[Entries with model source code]
________________
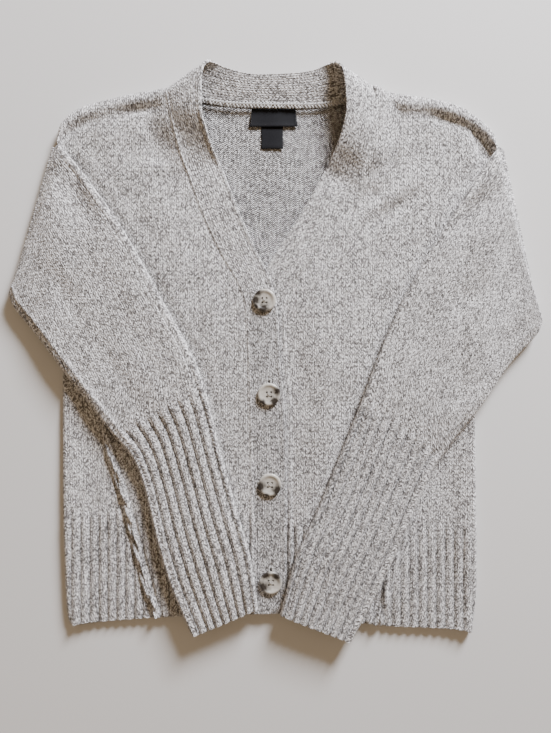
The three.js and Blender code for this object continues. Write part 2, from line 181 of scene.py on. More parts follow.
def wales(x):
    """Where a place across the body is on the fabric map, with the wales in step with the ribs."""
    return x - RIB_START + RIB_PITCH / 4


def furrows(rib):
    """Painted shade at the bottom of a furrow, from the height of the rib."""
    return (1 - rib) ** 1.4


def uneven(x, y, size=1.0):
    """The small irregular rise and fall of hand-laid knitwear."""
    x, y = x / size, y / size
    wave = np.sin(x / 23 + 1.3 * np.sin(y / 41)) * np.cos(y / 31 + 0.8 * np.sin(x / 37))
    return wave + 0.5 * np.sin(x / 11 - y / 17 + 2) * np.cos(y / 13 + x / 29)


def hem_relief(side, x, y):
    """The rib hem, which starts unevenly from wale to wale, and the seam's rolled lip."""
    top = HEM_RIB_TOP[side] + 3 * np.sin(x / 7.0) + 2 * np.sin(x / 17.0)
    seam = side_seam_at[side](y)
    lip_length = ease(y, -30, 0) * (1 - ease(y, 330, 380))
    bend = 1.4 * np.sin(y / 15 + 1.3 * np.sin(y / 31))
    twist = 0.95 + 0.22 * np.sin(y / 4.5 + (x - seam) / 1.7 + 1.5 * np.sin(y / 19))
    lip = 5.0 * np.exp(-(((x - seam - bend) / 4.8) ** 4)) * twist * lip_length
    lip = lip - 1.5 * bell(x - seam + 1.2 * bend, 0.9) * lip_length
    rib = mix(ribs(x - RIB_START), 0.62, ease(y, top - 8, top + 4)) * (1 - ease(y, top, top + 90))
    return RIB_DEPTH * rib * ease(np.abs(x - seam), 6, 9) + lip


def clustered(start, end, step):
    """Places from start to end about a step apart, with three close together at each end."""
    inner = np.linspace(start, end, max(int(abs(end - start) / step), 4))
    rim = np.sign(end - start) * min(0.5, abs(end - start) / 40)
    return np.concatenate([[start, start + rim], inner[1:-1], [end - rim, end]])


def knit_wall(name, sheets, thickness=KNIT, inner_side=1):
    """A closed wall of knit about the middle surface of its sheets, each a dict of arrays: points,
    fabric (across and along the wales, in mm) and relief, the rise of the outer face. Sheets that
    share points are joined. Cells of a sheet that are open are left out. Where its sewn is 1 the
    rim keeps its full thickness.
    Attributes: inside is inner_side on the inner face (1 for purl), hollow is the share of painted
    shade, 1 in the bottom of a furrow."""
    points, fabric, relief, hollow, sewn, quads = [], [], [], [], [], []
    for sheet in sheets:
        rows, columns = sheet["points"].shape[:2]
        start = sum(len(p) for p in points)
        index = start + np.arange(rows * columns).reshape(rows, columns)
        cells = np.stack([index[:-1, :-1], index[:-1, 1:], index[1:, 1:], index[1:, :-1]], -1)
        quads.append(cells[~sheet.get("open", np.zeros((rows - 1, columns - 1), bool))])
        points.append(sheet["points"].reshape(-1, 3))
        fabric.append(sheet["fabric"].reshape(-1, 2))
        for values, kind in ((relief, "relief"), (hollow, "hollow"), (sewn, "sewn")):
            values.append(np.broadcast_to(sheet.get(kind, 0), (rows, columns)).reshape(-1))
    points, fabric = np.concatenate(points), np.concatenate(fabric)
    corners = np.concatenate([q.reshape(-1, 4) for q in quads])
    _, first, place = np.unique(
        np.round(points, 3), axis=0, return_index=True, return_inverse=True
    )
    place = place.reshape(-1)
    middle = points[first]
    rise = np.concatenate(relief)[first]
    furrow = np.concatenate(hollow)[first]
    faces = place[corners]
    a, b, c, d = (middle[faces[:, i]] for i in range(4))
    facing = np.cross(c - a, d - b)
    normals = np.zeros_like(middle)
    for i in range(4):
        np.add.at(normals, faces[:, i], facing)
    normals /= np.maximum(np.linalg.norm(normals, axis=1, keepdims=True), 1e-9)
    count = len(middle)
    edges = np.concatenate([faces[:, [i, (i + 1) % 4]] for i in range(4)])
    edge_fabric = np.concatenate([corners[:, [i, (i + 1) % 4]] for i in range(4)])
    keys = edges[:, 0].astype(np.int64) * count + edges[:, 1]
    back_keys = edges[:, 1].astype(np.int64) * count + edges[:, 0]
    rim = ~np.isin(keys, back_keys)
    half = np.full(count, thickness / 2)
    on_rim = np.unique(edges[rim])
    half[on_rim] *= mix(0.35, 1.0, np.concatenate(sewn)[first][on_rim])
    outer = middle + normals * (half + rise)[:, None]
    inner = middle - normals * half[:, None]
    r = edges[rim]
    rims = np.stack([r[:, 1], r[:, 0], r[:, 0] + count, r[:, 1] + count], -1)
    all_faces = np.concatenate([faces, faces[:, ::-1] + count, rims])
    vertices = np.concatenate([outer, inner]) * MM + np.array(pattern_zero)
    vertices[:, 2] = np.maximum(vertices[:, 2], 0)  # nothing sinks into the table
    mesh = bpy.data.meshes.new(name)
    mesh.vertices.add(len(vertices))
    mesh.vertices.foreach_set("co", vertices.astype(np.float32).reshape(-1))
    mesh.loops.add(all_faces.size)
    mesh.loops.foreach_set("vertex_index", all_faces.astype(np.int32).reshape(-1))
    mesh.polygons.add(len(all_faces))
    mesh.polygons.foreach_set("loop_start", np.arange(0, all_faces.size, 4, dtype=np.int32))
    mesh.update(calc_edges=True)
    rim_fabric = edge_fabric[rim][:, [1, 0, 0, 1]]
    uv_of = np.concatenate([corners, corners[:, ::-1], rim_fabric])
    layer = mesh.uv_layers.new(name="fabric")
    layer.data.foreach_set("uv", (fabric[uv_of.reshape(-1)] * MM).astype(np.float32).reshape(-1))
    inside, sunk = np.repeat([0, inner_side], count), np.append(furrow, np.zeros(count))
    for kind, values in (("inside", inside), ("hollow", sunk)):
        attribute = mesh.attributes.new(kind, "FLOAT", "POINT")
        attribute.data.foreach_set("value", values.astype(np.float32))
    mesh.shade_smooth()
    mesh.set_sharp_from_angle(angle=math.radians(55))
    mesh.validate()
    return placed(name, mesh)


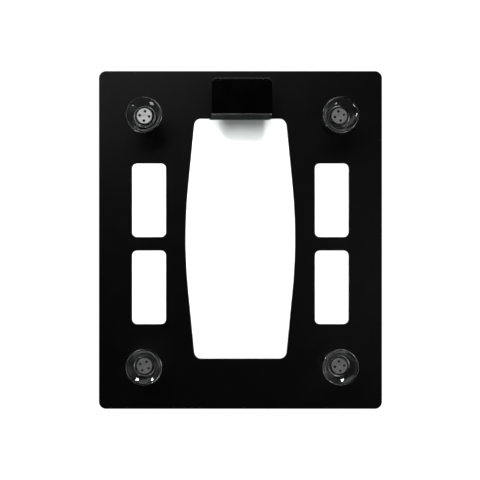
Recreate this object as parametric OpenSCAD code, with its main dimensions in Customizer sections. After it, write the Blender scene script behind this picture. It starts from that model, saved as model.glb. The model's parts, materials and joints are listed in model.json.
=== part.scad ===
________________
> _WHAT IS NEEDED_:
Your task is to give the records above again, exactly.

> _TASK OUTPUT_:
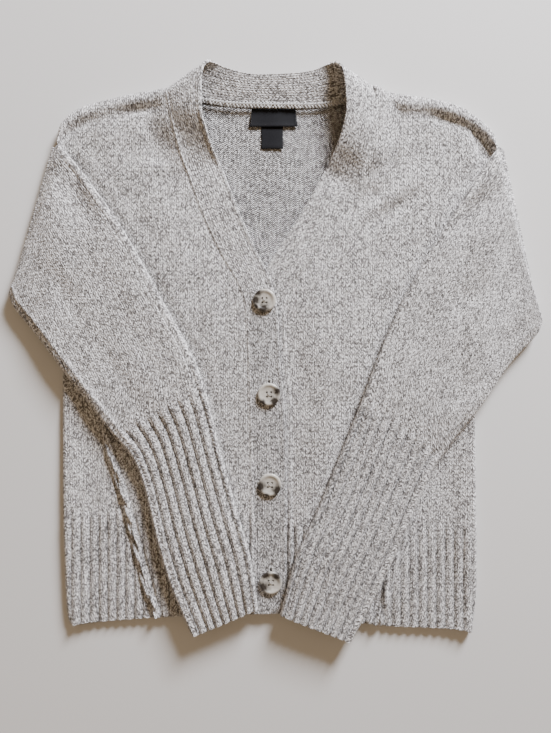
The three.js and Blender code for this object continues. Write part 2, from line 181 of scene.py on. More parts follow.
def wales(x):
    """Where a place across the body is on the fabric map, with the wales in step with the ribs."""
    return x - RIB_START + RIB_PITCH / 4


def furrows(rib):
    """Painted shade at the bottom of a furrow, from the height of the rib."""
    return (1 - rib) ** 1.4


def uneven(x, y, size=1.0):
    """The small irregular rise and fall of hand-laid knitwear."""
    x, y = x / size, y / size
    wave = np.sin(x / 23 + 1.3 * np.sin(y / 41)) * np.cos(y / 31 + 0.8 * np.sin(x / 37))
    return wave + 0.5 * np.sin(x / 11 - y / 17 + 2) * np.cos(y / 13 + x / 29)


def hem_relief(side, x, y):
    """The rib hem, which starts unevenly from wale to wale, and the seam's rolled lip."""
    top = HEM_RIB_TOP[side] + 3 * np.sin(x / 7.0) + 2 * np.sin(x / 17.0)
    seam = side_seam_at[side](y)
    lip_length = ease(y, -30, 0) * (1 - ease(y, 330, 380))
    bend = 1.4 * np.sin(y / 15 + 1.3 * np.sin(y / 31))
    twist = 0.95 + 0.22 * np.sin(y / 4.5 + (x - seam) / 1.7 + 1.5 * np.sin(y / 19))
    lip = 5.0 * np.exp(-(((x - seam - bend) / 4.8) ** 4)) * twist * lip_length
    lip = lip - 1.5 * bell(x - seam + 1.2 * bend, 0.9) * lip_length
    rib = mix(ribs(x - RIB_START), 0.62, ease(y, top - 8, top + 4)) * (1 - ease(y, top, top + 90))
    return RIB_DEPTH * rib * ease(np.abs(x - seam), 6, 9) + lip


def clustered(start, end, step):
    """Places from start to end about a step apart, with three close together at each end."""
    inner = np.linspace(start, end, max(int(abs(end - start) / step), 4))
    rim = np.sign(end - start) * min(0.5, abs(end - start) / 40)
    return np.concatenate([[start, start + rim], inner[1:-1], [end - rim, end]])


def knit_wall(name, sheets, thickness=KNIT, inner_side=1):
    """A closed wall of knit about the middle surface of its sheets, each a dict of arrays: points,
    fabric (across and along the wales, in mm) and relief, the rise of the outer face. Sheets that
    share points are joined. Cells of a sheet that are open are left out. Where its sewn is 1 the
    rim keeps its full thickness.
    Attributes: inside is inner_side on the inner face (1 for purl), hollow is the share of painted
    shade, 1 in the bottom of a furrow."""
    points, fabric, relief, hollow, sewn, quads = [], [], [], [], [], []
    for sheet in sheets:
        rows, columns = sheet["points"].shape[:2]
        start = sum(len(p) for p in points)
        index = start + np.arange(rows * columns).reshape(rows, columns)
        cells = np.stack([index[:-1, :-1], index[:-1, 1:], index[1:, 1:], index[1:, :-1]], -1)
        quads.append(cells[~sheet.get("open", np.zeros((rows - 1, columns - 1), bool))])
        points.append(sheet["points"].reshape(-1, 3))
        fabric.append(sheet["fabric"].reshape(-1, 2))
        for values, kind in ((relief, "relief"), (hollow, "hollow"), (sewn, "sewn")):
            values.append(np.broadcast_to(sheet.get(kind, 0), (rows, columns)).reshape(-1))
    points, fabric = np.concatenate(points), np.concatenate(fabric)
    corners = np.concatenate([q.reshape(-1, 4) for q in quads])
    _, first, place = np.unique(
        np.round(points, 3), axis=0, return_index=True, return_inverse=True
    )
    place = place.reshape(-1)
    middle = points[first]
    rise = np.concatenate(relief)[first]
    furrow = np.concatenate(hollow)[first]
    faces = place[corners]
    a, b, c, d = (middle[faces[:, i]] for i in range(4))
    facing = np.cross(c - a, d - b)
    normals = np.zeros_like(middle)
    for i in range(4):
        np.add.at(normals, faces[:, i], facing)
    normals /= np.maximum(np.linalg.norm(normals, axis=1, keepdims=True), 1e-9)
    count = len(middle)
    edges = np.concatenate([faces[:, [i, (i + 1) % 4]] for i in range(4)])
    edge_fabric = np.concatenate([corners[:, [i, (i + 1) % 4]] for i in range(4)])
    keys = edges[:, 0].astype(np.int64) * count + edges[:, 1]
    back_keys = edges[:, 1].astype(np.int64) * count + edges[:, 0]
    rim = ~np.isin(keys, back_keys)
    half = np.full(count, thickness / 2)
    on_rim = np.unique(edges[rim])
    half[on_rim] *= mix(0.35, 1.0, np.concatenate(sewn)[first][on_rim])
    outer = middle + normals * (half + rise)[:, None]
    inner = middle - normals * half[:, None]
    r = edges[rim]
    rims = np.stack([r[:, 1], r[:, 0], r[:, 0] + count, r[:, 1] + count], -1)
    all_faces = np.concatenate([faces, faces[:, ::-1] + count, rims])
    vertices = np.concatenate([outer, inner]) * MM + np.array(pattern_zero)
    vertices[:, 2] = np.maximum(vertices[:, 2], 0)  # nothing sinks into the table
    mesh = bpy.data.meshes.new(name)
    mesh.vertices.add(len(vertices))
    mesh.vertices.foreach_set("co", vertices.astype(np.float32).reshape(-1))
    mesh.loops.add(all_faces.size)
    mesh.loops.foreach_set("vertex_index", all_faces.astype(np.int32).reshape(-1))
    mesh.polygons.add(len(all_faces))
    mesh.polygons.foreach_set("loop_start", np.arange(0, all_faces.size, 4, dtype=np.int32))
    mesh.update(calc_edges=True)
    rim_fabric = edge_fabric[rim][:, [1, 0, 0, 1]]
    uv_of = np.concatenate([corners, corners[:, ::-1], rim_fabric])
    layer = mesh.uv_layers.new(name="fabric")
    layer.data.foreach_set("uv", (fabric[uv_of.reshape(-1)] * MM).astype(np.float32).reshape(-1))
    inside, sunk = np.repeat([0, inner_side], count), np.append(furrow, np.zeros(count))
    for kind, values in (("inside", inside), ("hollow", sunk)):
        attribute = mesh.attributes.new(kind, "FLOAT", "POINT")
        attribute.data.foreach_set("value", values.astype(np.float32))
    mesh.shade_smooth()
    mesh.set_sharp_from_angle(angle=math.radians(55))
    mesh.validate()
    return placed(name, mesh)


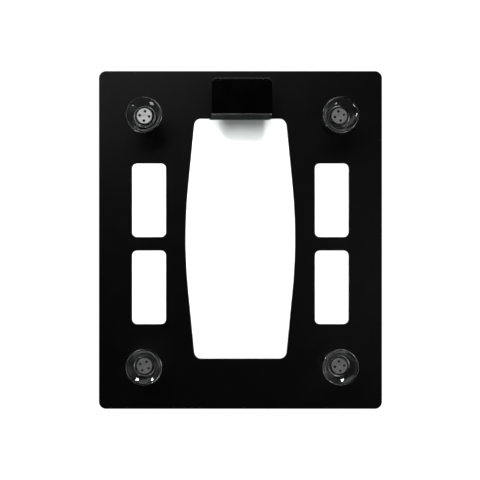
Recreate this object as parametric OpenSCAD code, with its main dimensions in Customizer sections. After it, write the Blender scene script behind this picture. It starts from that model, saved as model.glb. The model's parts, materials and joints are listed in model.json.
=== part.scad ===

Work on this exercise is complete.